▶ **Records shown**

----

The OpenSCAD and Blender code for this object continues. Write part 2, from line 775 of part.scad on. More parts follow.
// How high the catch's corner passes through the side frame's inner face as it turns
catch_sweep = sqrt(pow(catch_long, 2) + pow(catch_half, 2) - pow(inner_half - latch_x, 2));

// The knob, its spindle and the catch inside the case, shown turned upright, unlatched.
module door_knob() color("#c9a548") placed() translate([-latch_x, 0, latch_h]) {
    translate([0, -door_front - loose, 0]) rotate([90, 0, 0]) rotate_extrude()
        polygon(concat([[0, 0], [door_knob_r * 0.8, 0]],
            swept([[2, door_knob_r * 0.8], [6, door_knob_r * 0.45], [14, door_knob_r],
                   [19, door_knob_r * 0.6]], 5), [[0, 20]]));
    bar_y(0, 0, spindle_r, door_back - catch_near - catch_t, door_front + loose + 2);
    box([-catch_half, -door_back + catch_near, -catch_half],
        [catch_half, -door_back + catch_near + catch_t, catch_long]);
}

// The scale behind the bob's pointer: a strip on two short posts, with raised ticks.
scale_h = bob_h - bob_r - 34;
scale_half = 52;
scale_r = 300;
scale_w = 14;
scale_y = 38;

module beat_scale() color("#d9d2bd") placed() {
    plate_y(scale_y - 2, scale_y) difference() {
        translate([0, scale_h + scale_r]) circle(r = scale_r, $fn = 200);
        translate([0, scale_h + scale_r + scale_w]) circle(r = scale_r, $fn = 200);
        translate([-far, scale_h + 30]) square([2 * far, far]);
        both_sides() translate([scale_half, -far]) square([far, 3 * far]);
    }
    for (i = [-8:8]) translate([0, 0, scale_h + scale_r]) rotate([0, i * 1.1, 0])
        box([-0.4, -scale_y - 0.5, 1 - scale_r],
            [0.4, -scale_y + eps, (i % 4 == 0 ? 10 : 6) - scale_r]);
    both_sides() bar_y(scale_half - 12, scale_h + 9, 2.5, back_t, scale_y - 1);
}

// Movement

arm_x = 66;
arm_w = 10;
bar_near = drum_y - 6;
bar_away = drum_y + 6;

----

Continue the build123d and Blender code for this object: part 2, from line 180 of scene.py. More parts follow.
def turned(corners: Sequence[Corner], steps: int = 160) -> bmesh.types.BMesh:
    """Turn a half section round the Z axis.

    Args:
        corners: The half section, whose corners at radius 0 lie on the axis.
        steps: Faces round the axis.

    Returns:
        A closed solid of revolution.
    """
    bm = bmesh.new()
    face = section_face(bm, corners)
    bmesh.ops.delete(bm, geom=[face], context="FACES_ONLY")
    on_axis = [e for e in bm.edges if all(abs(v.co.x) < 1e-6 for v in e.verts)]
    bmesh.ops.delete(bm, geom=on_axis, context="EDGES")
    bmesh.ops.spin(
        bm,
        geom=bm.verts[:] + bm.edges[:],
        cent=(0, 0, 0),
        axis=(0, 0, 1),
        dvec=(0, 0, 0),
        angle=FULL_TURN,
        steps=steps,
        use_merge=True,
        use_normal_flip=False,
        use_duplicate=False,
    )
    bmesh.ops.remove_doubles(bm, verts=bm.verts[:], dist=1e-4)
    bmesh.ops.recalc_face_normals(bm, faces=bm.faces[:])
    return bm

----

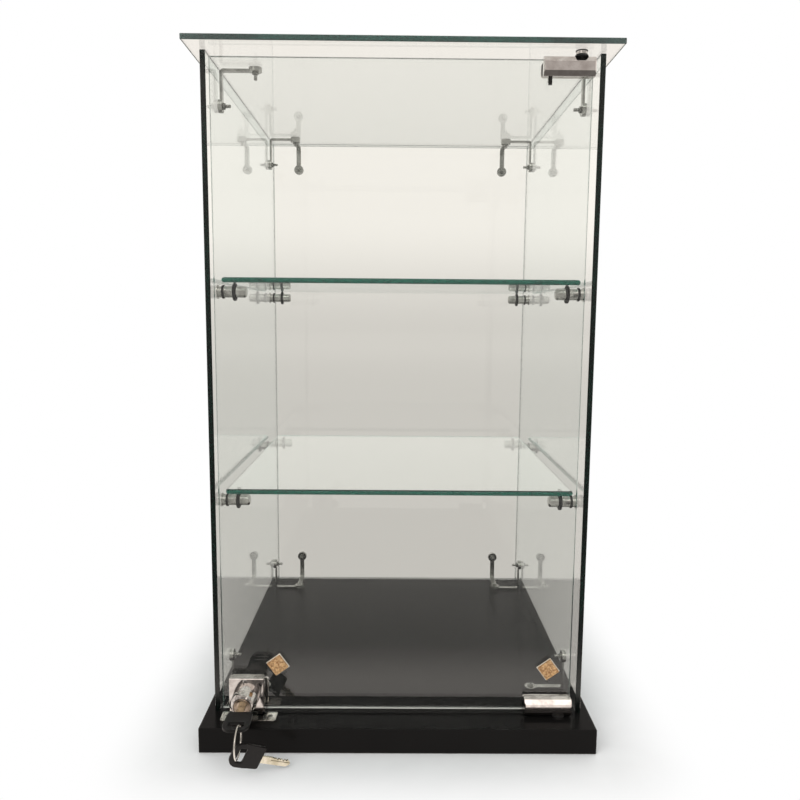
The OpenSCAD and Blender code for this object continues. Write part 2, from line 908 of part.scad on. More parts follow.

----

▶ **Exercise objective**
Among the entries above, find the line with "775 of part.scad on. More parts follow." and the line with "catch_sweep = sqrt(pow(catch_long, 2)"; give again exactly these two lines and all lines between them.

▶ **Result for this exercise**
The OpenSCAD and Blender code for this object continues. Write part 2, from line 775 of part.scad on. More parts follow.
// How high the catch's corner passes through the side frame's inner face as it turns
catch_sweep = sqrt(pow(catch_long, 2) + pow(catch_half, 2) - pow(inner_half - latch_x, 2));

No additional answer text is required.